Google Respins Globe With Earth 5.0 BetaGoogle Respins Globe With Earth 5.0 Beta
The latest version of Google's geospatial mapping app lets users dive beneath the seas, explore the effects of climate change, and view high-resolution NASA images of Mars.
The stars came out Monday morning at San Francisco's California Academy of Sciences to reveal Google Earth 5.0 beta, the latest version of Google's geospatial mapping application.
Al Gore and Google CEO Eric Schmidt discuss Google Earth 5.0 beta. (click for larger image) |
Addressing a capacity audience in one of the museum's auditoriums, Google CEO Eric Schmidt, former U.S. Vice President Al Gore, and popular recording artist Jimmy Buffett took turns describing Google's new world. They were joined by scientific luminaries like oceanographer Sylvia Earle, explorer-in-residence at the National Geographic Society.
Google Earth 5.0 includes several significant new features. The biggest change is that Google's globe now includes the world's oceans, an addition prompted in part by Earle's suggestion several years ago that Google rename its then soil-centric geo-application Google Dirt.
Ocean in Google Earth allows users to navigate beneath the waves, view videos of ocean life, and see data layers that reveal information about how oceans function.
"When you think about Google Earth, you're missing the majority of Earth, which is the oceans," said Schmidt.
For Schmidt and the rest of the morning's speakers, the revamped Google Earth isn't just about correcting the omission of water, upon which all life depends. It's about enabling more-informed communication about the planet and climate change. "It's not just a fun demo, it's not just a narrative …" said Schmidt. "What it really is, is a platform for science and research and literally understanding the future of the world."
Gore lauded Google Earth as an organizational metaphor. Just as the desktop metaphor has informed how we interact with computers through a graphic interface, Gore sees Google Earth informing our relationship with our planet.
One way that he sees this happening is through Google Earth 5.0's newfound ability to view satellite imagery over time.
Gore said that when he first started to talk about the Earth's changing climate, it was a painstaking process to gather images that showed the disappearance of glaciers over time. Using Google Earth 5.0's Historical Imagery feature, he said, "you can do that in a much more compelling way."
Earle urged the audience to use Google Earth to become more aware of how environmental concerns require healthy oceans. "Without the blue, there couldn't be any green," she said.
Another new Google Earth 5.0 feature called Touring allows users to record and share narrated fly-through tours of Google Earth using imagery from the application. Google's goal is "to enable people to tell stories and share them," said John Hanke, director of Google Earth and Maps. Google Earth 5.0 also adds the ability to upload GPS tracking data from GPS devices.

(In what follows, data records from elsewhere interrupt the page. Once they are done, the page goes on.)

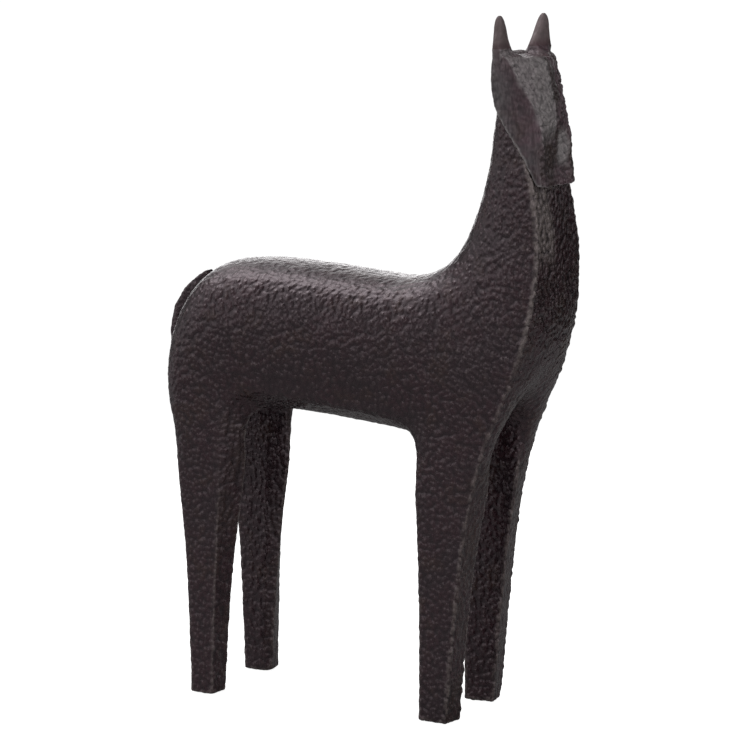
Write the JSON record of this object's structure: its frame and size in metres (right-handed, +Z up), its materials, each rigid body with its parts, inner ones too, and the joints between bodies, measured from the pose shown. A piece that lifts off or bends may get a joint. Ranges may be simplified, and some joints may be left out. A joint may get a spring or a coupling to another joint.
{
  "type": "bronze horse statuette",
  "caption": "Free-standing stylised horse on straight flat-faced legs, cast in bronze sections with pinned spigot joints, hammered skin, upright ears and felt sole pads.",
  "frame": {"origin": "on the ground under the middle of the bounding box, at the underside of the felt sole pads", "axes": "+X the way the horse faces, +Y its left side, +Z up"},
  "size_m": [0.2528, 0.0818, 0.4001],
  "materials": {
    "patinated_bronze": "cast bronze with a hammered skin and a dark brown-black waxed patina, lighter on edges",
    "smooth_bronze": "cast bronze filed smooth, brown patina",
    "pin_bronze": "bare drawn bronze rod",
    "felt": "black wool felt"
  },
  "bodies": {
    "root": {"torso": "patinated_bronze", "neck": "patinated_bronze", "head": "patinated_bronze", "ear_left": "smooth_bronze", "ear_right": "smooth_bronze", "tail": "patinated_bronze", "foreleg_left": "patinated_bronze", "foreleg_right": "patinated_bronze", "hindleg_left": "patinated_bronze", "hindleg_right": "patinated_bronze", "foreleg_pin_left": "pin_bronze", "foreleg_pin_right": "pin_bronze", "hindleg_pin_left": "pin_bronze", "hindleg_pin_right": "pin_bronze", "neck_pin_left": "pin_bronze", "neck_pin_right": "pin_bronze", "head_pin": "pin_bronze", "tail_pin": "pin_bronze", "ear_pin_left": "pin_bronze", "ear_pin_right": "pin_bronze", "belly_plug_fore": "patinated_bronze", "belly_plug_hind": "patinated_bronze", "sole_pad_foreleg_left": "felt", "sole_pad_foreleg_right": "felt", "sole_pad_hindleg_left": "felt", "sole_pad_hindleg_right": "felt"}
  },
  "joints": []
}
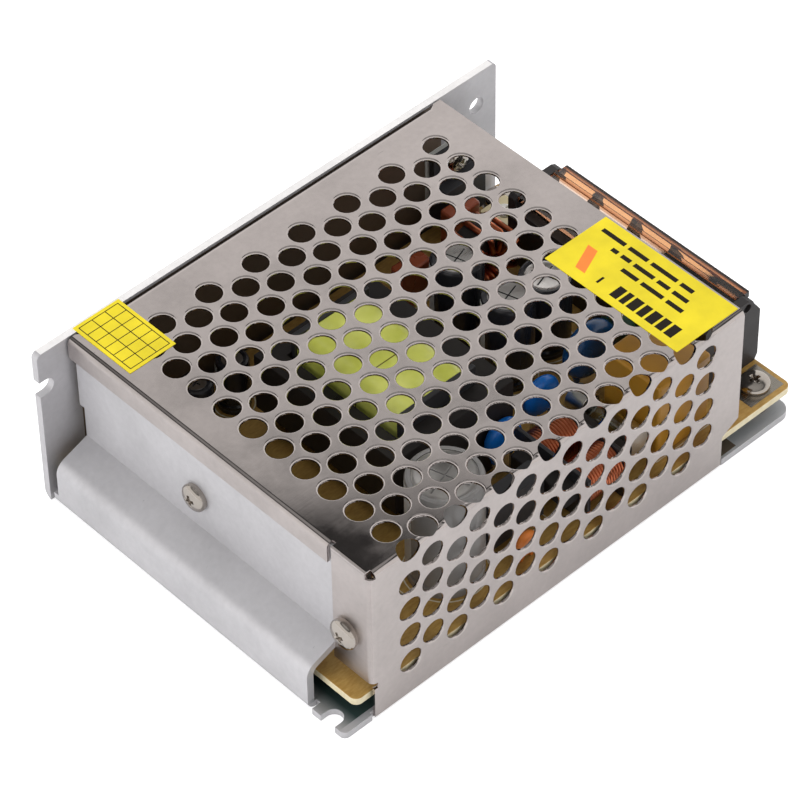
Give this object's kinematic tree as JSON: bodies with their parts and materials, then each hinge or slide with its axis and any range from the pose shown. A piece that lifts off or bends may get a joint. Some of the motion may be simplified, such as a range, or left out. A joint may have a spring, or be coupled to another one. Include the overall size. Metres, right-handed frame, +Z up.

Finally, Google Earth 5.0 adds high-resolution images from Mars. By selecting "Mars" from the toolbar in Google Earth, users have access to what amounts to Google Mars Street View -- a way to tour the portions of the Martian surface mapped by NASA's rovers.
Google Earth's role as a catalyst for social change and political action isn't new. The application already has played an important part helping people understand the extent of natural disasters like Hurricane Katrina in 2005, and Cyclone Nargis and the Sichuan earthquake last year. And it continues to be used to focus attention on human rights problems in places like Darfur.
And that's a role Google hopes will continue. Hanke, quoting media scholar Marshall McLuhan, put it thus: "First we shape our tools, then our tools shape us."
Google Earth is available in 41 languages and has been downloaded more than 500 million times since its launch in June 2005.